The political and diplomatic tension between Germany and Turkey continues, as every single minister from both countries tirelessly express, one after another, their anger at the other side. Last week, for example, the German defense minister once again evoked the crisis over the request from German parliamentarians to visit their soldiers at İncirlik Air Base, and then German Foreign Minister Sigmar Gabriel repeated what his country thinks about the ongoing crisis. German Chancellor Angela Merkel is not absent from the debate either, as she regularly express her frustration with Turkey and its government while the usually silent German president does not miss any opportunity to criticize Turkey.
Gabriel has even clearly mentioned the possibility of suspending Ankara's EU accession talks and the German justice minister reminded that demands made by Turkish officials for the extradition of people who took part in last year's coup attempt cannot be met as quickly as Ankara is asking.
Therefore, members of the German cabinet are confirming on a daily basis that Germany is not bluffing and that under present conditions Germany's relations with Turkey will not get any better in the foreseeable future.
Let's not forget, by the way, what German Interior Minister Thomas de Maizière said last week in this context. You may recall that de Maizière was formerly Germany's defense minister and he was accused of covering up a scandal concerning the bungled purchase of Euro Hawk surveillance drones, which proved too dangerous to be flown in European airspace. This was a case of wasting money to an unimaginable degree, but Merkel decided to keep him in the cabinet for some reason. One can only suppose that de Maizière is indeed very loyal to the chancellor. This is, of course, Germany's problem.

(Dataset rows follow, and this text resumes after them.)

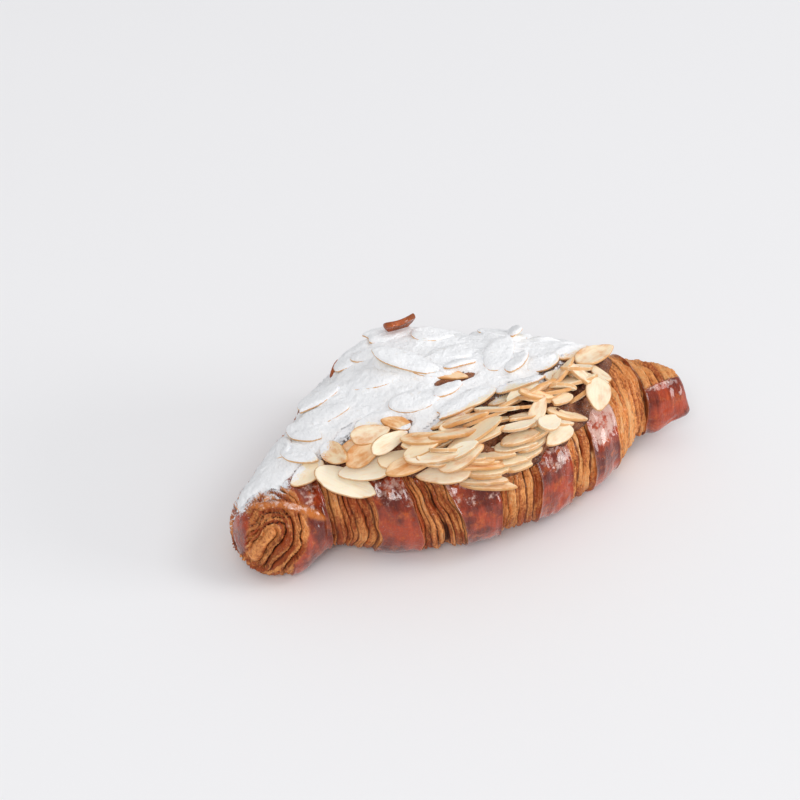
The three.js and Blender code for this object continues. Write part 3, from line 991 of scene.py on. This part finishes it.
def loose_slices(ground):
    """The shapes of the slices that the CAD leaves out, each laid on all that is already there."""
    shapes, flakes, trees = [], [], [ground]

    def lay(shape, toast):
        shapes.append(shape)
        flakes.append(make_flake(shape, toast))
        trees.append(joined_tree([flakes[-1][:2]]))

    for i, (x, y, z, heading, length, width, propped, toast) in enumerate(LEDGE_SLICES):
        size = (length, width, FLAKE["loose_thickness"])
        centre = np.array([x, y, z])
        lay(slice_shape(FIRST_LEDGE + i, centre, flat_axes(heading), size, propped), toast)
    for i, (*where, toast) in enumerate(heap_rows() + LOOSE_SLICES):
        centre, axes, size = lie_on(trees, *where)
        # A slice with nothing under it has NaN for its height, fails this test and is left out.
        if centre[2] <= HEAP["highest"]:
            lay(slice_shape(FIRST_HEAPED + i, centre, axes, size, where[-1]), toast)
    return shapes, flakes


# ---- Icing sugar ----


def sugar_reach(points):
    """How far a point lies behind the front border of the sugar, with a ragged edge."""
    border = np.array(SUGAR_BORDER, float)
    line = np.interp(points[:, 0], border[:, 0], border[:, 1])
    return points[:, 1] - line + 2.2 * layered_noise(points * [1, 1, 0], 9, 3, 60)


def vertex_normals(points, faces):
    """The outward direction at each point of a mesh."""
    normals = np.zeros_like(points)
    triangles = np.array([(f[0], f[i], f[i + 1]) for f in faces for i in range(1, len(f) - 1)])
    a, b, c = (points[triangles[:, i]] for i in range(3))
    face_normals = np.cross(b - a, c - a)
    for i in range(3):
        np.add.at(normals, triangles[:, i], face_normals)
    return normals / np.maximum(np.linalg.norm(normals, axis=1, keepdims=True), 1e-12)


def bareness(points):
    """Where a place stays clear of sugar, from 0 to 1."""
    bare = np.zeros(len(points))
    for centre, half_size in BARE_PLACES:
        bare = np.maximum(bare, smoothstep(1.2, 0.8, egg_distance(points, centre, half_size)))
    return bare


def sugar_attribute(points, faces, everything):
    """How much sugar lies on each vertex, from 0 to 1: less on steep places and under a roof."""
    normals = vertex_normals(points, faces)
    amount = smoothstep(-6.0, 5.0, sugar_reach(points)) * smoothstep(-0.05, 0.7, normals[:, 2])
    amount *= 1 - bareness(points)
    check = np.flatnonzero(amount > 0.01)
    starts = points[check] + normals[check] * 0.15 + UP * 0.1
    roof = cast(everything, starts, UP, 60.0)
    amount[check[~np.isnan(roof)]] *= 0.3
    return amount


def spread(values, reach, choose):
    """The largest or smallest value in the square around each cell."""
    best = values.copy()
    for axis in (0, 1):
        line = best.copy()
        for offset in range(1, reach + 1):
            line = choose(line, choose(np.roll(best, offset, axis), np.roll(best, -offset, axis)))
        best = line
    return best


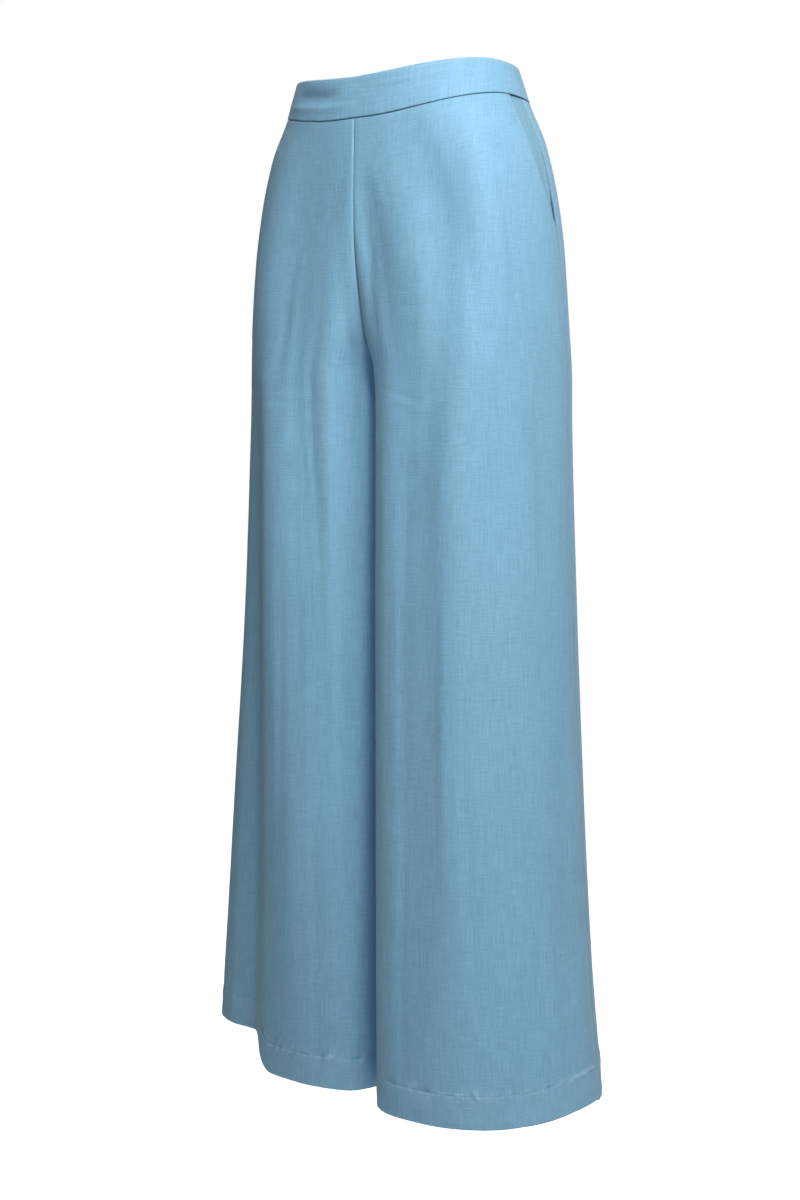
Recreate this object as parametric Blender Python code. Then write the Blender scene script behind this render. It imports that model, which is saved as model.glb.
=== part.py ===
"""Palazzo trousers in the shape they take when worn, with nobody inside.

Units are metres and +Z is up. +X is the wearer's left and the front faces -Y.
The origin is the middle of the waist, level with the waistband's top at the
side seams. Each half of the garment is one smooth surface: a stack of closed
rings, one for each distance down from the waist. Above the crotch a ring is
cut off by the body's middle plane, and that cut is the rise seam. Below the
crotch the whole ring is a leg. Every cloth piece is a wall over this surface,
and pieces that lie under another one use its points, moved inward.
"""
import math
from collections import namedtuple
from functools import lru_cache

import bmesh
import bpy
from mathutils import Matrix, Vector

# Driving sizes
BAND_HEIGHT = 0.034
HEM_DOWN = 1.053
CROTCH_DOWN = 0.304
SEAM_GAP = 0.0003
CLOTH = 0.0015
HEM_CLOTH = 0.0026
HEM_BAND = 0.032
BAND_CLOTH = 0.0024
BAND_PROUD = 0.0006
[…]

Turkey's problem with de Maizière is his statement regarding the differences in the definition of terrorism in Turkey and in Germany. He is right when he says the two countries have different approaches on terrorism, as Germany's main terrorism-related security problem is with Daesh militants. As for Turkey, throughout its history the country has faced myriad types of terrorism. So it is not surprising that the two countries' experiences with terrorism are radically different.
As a matter of fact, terrorism has 108 different legal definitions around the globe, and therefore, divergent approaches are expectable. Germany insists on keeping a legal tradition of considering a person a terrorist only if he or she commits a terrorist attack in Germany or is caught while preparing one, again, in Germany. This is a very narrow definition that creates many complications in the fight against terrorism.
We know that all the recent terrorist attacks in Europe were committed either by driving cars into crowds or attacking random people with knives. It is very difficult to predict such attacks because you can't follow every person who drives a car or buys a knife. Fighting against this new kind of terrorism is indeed complicated for all countries, including Germany and Turkey.
Nevertheless, theoretical explanations are not enough to understand the conflict between Germany and Turkey. What de Maizière is trying to say is that those people Ankara calls terrorists, for example PKK members or officers involved in the coup attempt, are not considered as such by Berlin. I wonder what Germany calls people who shot at innocent civilians and tried to overthrow a democratically elected government or those who use landmines to kill police and soldiers.
Ankara perfectly understands that some differences in legal definitions are always possible. The problem is Ankara has serious doubts about Berlin's real intentions, as it is now acting like an antagonist power.